Of course not, if we’re Leon Wieseltier. To his mind, you either did it or you didn’t ("Either, or," as he says)—there are no shades of grey or paradox in the nature of human will. Presumably, then, if you knock in the windows of a police car in a second's ill-judged decision, you deserve to lose prime years of a life just begun. And if you don't do this, you're fine, even if the main reason for your "innocence" is that you never found yourself in circumstances that pressed you to engage in such actions. As a character says in Germinal, wiser than Wieseltier: "I don't pride myself either on my good conduct [...] in my marriage[. W]hen one hasn't gone wrong, it's often because one hasn't the chance." (Ellis trans.)

For those like this character who have a bit of psychological honesty, it seems that some feeling of collective guilt -- guilt at the sight of wrongs other people have committed -- is very difficult to avoid, and for just the reason she names. She has reached the same insight that Desmond Tutu points to, in justification of the emphasis he places on forgiveness in his theology. It is the fact that when we look on at cases of wrongdoing, we cannot help but recognize on some level that we could well have been the people doing them, had circumstances been just slightly different— had we found ourselves in their position. Modern Christian ethicists sometimes view this collective guilt as an updating of original sin, but it could just as well be interpreted as the precise opposite—a doctrine of universal innocence. As a 1971 Editorial from the pacifist journal Fellowship piquantly observes (I came across the line in research and it has rattled in my brain ever since-- exploding as it does a distinction I had long cherished): "That none is guilty and that all are guilty is closer together than anyone would have thought."

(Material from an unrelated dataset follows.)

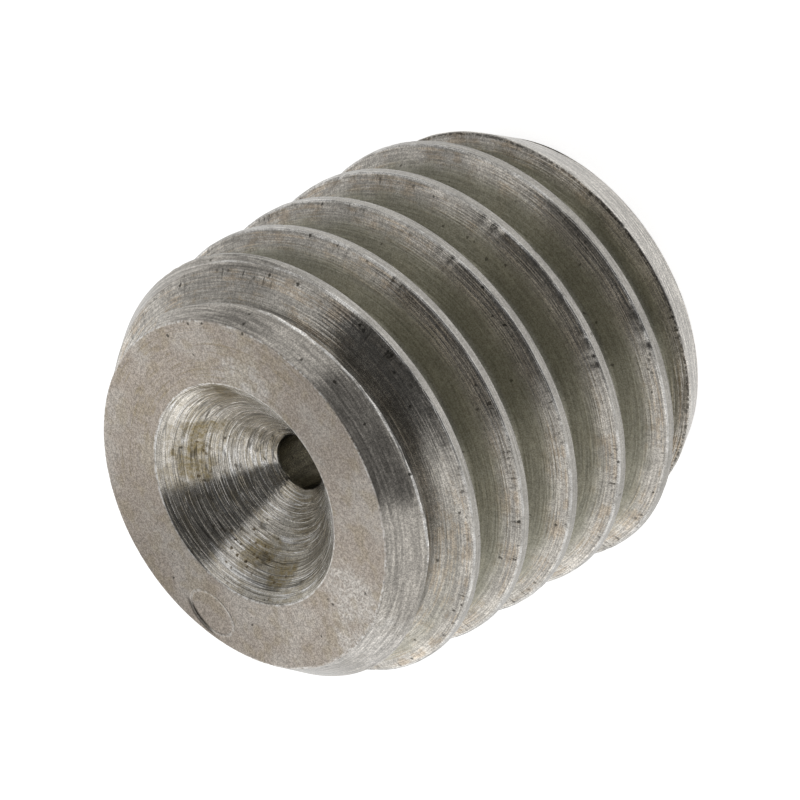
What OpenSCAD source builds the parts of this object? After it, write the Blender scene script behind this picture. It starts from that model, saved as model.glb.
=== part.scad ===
// Orifice restrictor screw: a headless threaded plug with a countersunk calibrated
// orifice in its outer face and a hexagon drive socket in its other end.
// It stands on the socket end, on the XY plane, with its axis on +Z.
// Lengths are millimetres.

/* [Thread] */
// Nominal thread diameter
thread_d = 8; // [7.5:0.05:9]
// Thread pitch
pitch = 1.25; // [1:0.05:1.4]
// How far the crests are turned under the nominal diameter
crest_relief = 0.06; // [0.04:0.01:0.2]
// Width of the flat along each crest
crest_flat = 0.155; // [0.1:0.005:0.22]
// Radius in the root of the thread
root_r = 0.18; // [0.14:0.005:0.2]
// Angle of the thread start about the axis
start_deg = 162.6; // [0:0.1:359.9]

/* [Body] */
// Length over both ends
body_l = 8; // [7:0.1:12]
// Diameter of the outer face
face_d = 6.45; // [6.2:0.01:6.6]
// Length of the lead chamfer behind the outer face
face_chamfer_l = 1.22; // [0.6:0.02:1.4]
// Diameter of the flat on the socket end
base_d = 6.6; // [6.4:0.01:6.7]
// Length of the lead chamfer at the socket end
base_chamfer_l = 1.24; // [0.6:0.02:1.4]

/* [Orifice] */
// Diameter of the orifice
orifice_d = 1; // [0.4:0.05:1.4]
// Diameter of the countersink at the outer face
sink_d = 4.1; // [3.6:0.02:4.6]
// Depth of the countersink
sink_l = 1.44; // [1.2:0.02:1.6]

/* [Drive socket] */
// Width across the flats of the hexagon socket
socket_af = 4; // [3.5:0.05:4.2]
// Depth of the hexagon
socket_l = 4; // [3:0.1:4.2]
// Diameter of the pilot hole drilled under the hexagon
pilot_d = 4.1; // [3.6:0.02:4.3]
// Depth of the pilot hole to the start of its drill point
pilot_l = 4.5; // [4.3:0.1:4.8]
// Included angle of the drill point
drill_point_deg = 118; // [110:2:140]
// Diameter of the lead-in bevel at the socket mouth
mouth_d = 4.9; // [4.7:0.02:5.2]

/* [Hidden] */
eps = 0.01;
round_fn = 96;
crest_r = (thread_d - crest_relief) / 2;

// sides of the thread form, which stand 30 degrees off the radius
flank_deg = 30;
flank_tan = tan(flank_deg);

// the sweep overshoots the crest, so the turned blank gives the crest its own surface
crest_over = 0.05;
sweep_crest_r = crest_r + crest_over;
sweep_flat = crest_flat - 2 * crest_over * flank_tan;

// the two flanks would meet here, below the root
apex_r = crest_r - (pitch - crest_flat) / 2 / flank_tan;
root_centre_r = apex_r + root_r / sin(flank_deg);

// steps around the root arc, around one turn and along the blank
root_steps = 4;
turn_steps = 60;
first_turn = -2;
last_turn = ceil(body_l / pitch) + 1;

// the root arc runs between its two points of contact with the flanks
function root_angle(i) = -90 + flank_deg + (180 - 2 * flank_deg) * i / root_steps;
function root_z(i) = pitch / 2 + root_r * sin(root_angle(i));
function root_radius(i) = root_centre_r - root_r * cos(root_angle(i));

// one pitch of the thread form as [z, radius], from the crest at z = 0 up to the next one
form = concat(
    [[-sweep_flat / 2, sweep_crest_r]],
    [[sweep_flat / 2, sweep_crest_r]],
    [for (i = [0 : root_steps]) [root_z(i), root_radius(i)]]
);
form_n = len(form);

// points up the blank at one angle, and all of them around it
turns = last_turn - first_turn;
column_n = turns * form_n;
function form_point(i, k) = let (
    turn = first_turn + floor(k / form_n),
    at = form[k % form_n],
    a = start_deg + 360 * i / turn_steps
) [
    at[1] * cos(a),
    at[1] * sin(a),
    at[0] + pitch * (turn + i / turn_steps)
];
sweep_points = concat(
    [for (i = [0 : turn_steps]) for (k = [0 : column_n - 1]) form_point(i, k)],
    [[0, 0, pitch * (first_turn - 1)], [0, 0, pitch * (last_turn + 1)]]
);
below = (turn_steps + 1) * column_n;
above = below + 1;
function at(i, k) = i * column_n + k;

// After one turn a column lies one pitch higher, on the points of the first column. The
// last column is drawn from the first one, and its top pitch from its own points.
function seam(i, k) = i < turn_steps ? at(i, k)
    : (k + form_n < column_n ? at(0, k + form_n) : at(i, k));

sweep_faces = concat(
    [for (i = [0 : turn_steps - 1]) for (k = [0 : column_n - 2])
        [seam(i, k), seam(i, k + 1), seam(i + 1, k + 1)]],
    [for (i = [0 : turn_steps - 1]) for (k = [0 : column_n - 2])
        [seam(i, k), seam(i + 1, k + 1), seam(i + 1, k)]],
    [for (i = [0 : turn_steps - 1]) [below, seam(i, 0), seam(i + 1, 0)]],
    [for (i = [0 : turn_steps - 1])
        [above, seam(i + 1, column_n - 1), seam(i, column_n - 1)]],
    [for (k = [0 : form_n - 1]) [below, at(0, k + 1), at(0, k)]],
    [for (k = [column_n - form_n : column_n - 1])
        [above, seam(turn_steps, k - 1), seam(turn_steps, k)]]
);

// the helical sweep, longer than the screw at both ends
module thread_sweep() {
    polyhedron(points = sweep_points, faces = sweep_faces, convexity = 10);
}

// the turned outside, with its lead chamfers
module blank() {
    rotate_extrude($fn = round_fn)
        polygon([
            [0, 0],
            [base_d / 2, 0],
            [crest_r, base_chamfer_l],
            [crest_r, body_l - face_chamfer_l],
            [face_d / 2, body_l],
            [0, body_l]
        ]);
}

// the cone that leads into the orifice, carried on above the face
module countersink() {
    slope = (sink_d - orifice_d) / 2 / sink_l;
    translate([0, 0, body_l - sink_l])
        cylinder(
            h = sink_l + eps,
            r1 = orifice_d / 2,
            r2 = sink_d / 2 + slope * eps,
            $fn = round_fn
        );
}

module orifice() {
    translate([0, 0, pilot_l])
        cylinder(h = body_l - sink_l - pilot_l + eps, r = orifice_d / 2, $fn = round_fn);
}

// the hexagon with its pilot hole, drill point and bevelled mouth
module drive_socket() {
    point_l = (pilot_d - orifice_d) / 2 / tan(drill_point_deg / 2);
    corner_r = socket_af / 2 / cos(30);
    mouth_l = (mouth_d / 2 - socket_af / 2) * tan(30);
    translate([0, 0, -eps])
        cylinder(h = socket_l + eps, r = corner_r, $fn = 6);
    translate([0, 0, -eps])
        cylinder(h = pilot_l + eps, r = pilot_d / 2, $fn = round_fn);
    translate([0, 0, pilot_l - eps])
        cylinder(h = point_l + eps, r1 = pilot_d / 2, r2 = orifice_d / 2, $fn = round_fn);
    translate([0, 0, -eps])
        cylinder(
            h = mouth_l + eps,
            r1 = mouth_d / 2,
            r2 = socket_af / 2,
            $fn = round_fn
        );
}

module restrictor_screw() {
    color([0.66, 0.64, 0.6])
        difference() {
            intersection() {
                blank();
                thread_sweep();
            }
            countersink();
            orifice();
            drive_socket();
        }
}

restrictor_screw();
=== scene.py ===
"""Looks of the orifice restrictor screw: a turned stainless screw body, M8 x 1.25, 8 mm long.

The skin of the whole screw is one closed mesh. Each column of it is the section of the screw at
one angle, worked out from the thread form, the turned blank and the bores, in millimetres.
"""
import math

import bmesh
import bpy
import numpy as np
from mathutils import Matrix, Vector


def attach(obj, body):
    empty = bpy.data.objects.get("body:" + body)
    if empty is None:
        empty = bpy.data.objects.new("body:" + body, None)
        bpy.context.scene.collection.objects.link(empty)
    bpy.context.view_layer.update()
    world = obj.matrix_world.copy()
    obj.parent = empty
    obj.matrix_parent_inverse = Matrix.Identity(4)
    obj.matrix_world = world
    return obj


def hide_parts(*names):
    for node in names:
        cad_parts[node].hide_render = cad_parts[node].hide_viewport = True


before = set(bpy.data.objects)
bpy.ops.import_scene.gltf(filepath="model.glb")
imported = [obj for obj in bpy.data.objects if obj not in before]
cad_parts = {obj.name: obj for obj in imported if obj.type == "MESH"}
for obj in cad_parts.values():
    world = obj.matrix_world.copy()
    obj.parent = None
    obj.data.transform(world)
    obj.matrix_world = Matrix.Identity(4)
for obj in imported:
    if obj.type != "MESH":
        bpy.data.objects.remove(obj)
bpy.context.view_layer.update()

MM = 0.001
WHITE = (1, 1, 1, 1)

# Thread and blank, in millimetres, as in the part's source
PITCH = 1.25
CREST_R = 3.97
CREST_FLAT = 0.155
ROOT_ARC_R = 0.18
START_TURN = 162.6 / 360
FLANK_DEG = 30
BODY_L = 8.0
FACE_R, FACE_CHAMFER_L = 3.225, 1.22
BASE_R, BASE_CHAMFER_L = 3.3, 1.24

# Bores
ORIFICE_R = 0.5
SINK_R, SINK_L = 2.05, 1.44
SOCKET_AF, SOCKET_L = 4.0, 4.0
PILOT_R, PILOT_L = 2.05, 4.5
DRILL_POINT_DEG = 118
MOUTH_R, MOUTH_DEG = 2.45, 30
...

If we punish and condemn without understanding this truth -- without recognizing, in some sense, that “it could have been us” or, even more, that it probably would have been us then we are guilty of a terrible self-righteousness and hypocrisy. As Baltimore (and the country) proceeds to sort out this week who is guilty of what and who is to be punished for what, we ought always to keep this in mind. The people who set fire to cars and buildings this week (mostly the property of their own community) might have been us. The people who engaged in ethnically-motivated attacks on Korean- or Chinese-owned stores (a familiar and deeply rotten pattern in riots-- similar to the violence on Jewish shopkeepers in previous generations -- victims hurting victims, a prejudice within prejudice) might have been us. And yes, the police officers likely responsible for Freddie Gray’s death (bearing in mind we are in no position yet to be certain of events) -- they too might have been us.

That does not mean there is no such thing as individual guilt, or greater or lesser degrees of wrongdoing, nor that all prosecutions are unjustified or wrong. It means only this: May God save each and every one of us from ever falling into the hands of the Wieseltiers of the world. Please, if ever we do wrong, let us not be judged by people who have never looked within themselves long enough to know that they have inside them the very people and things they condemn.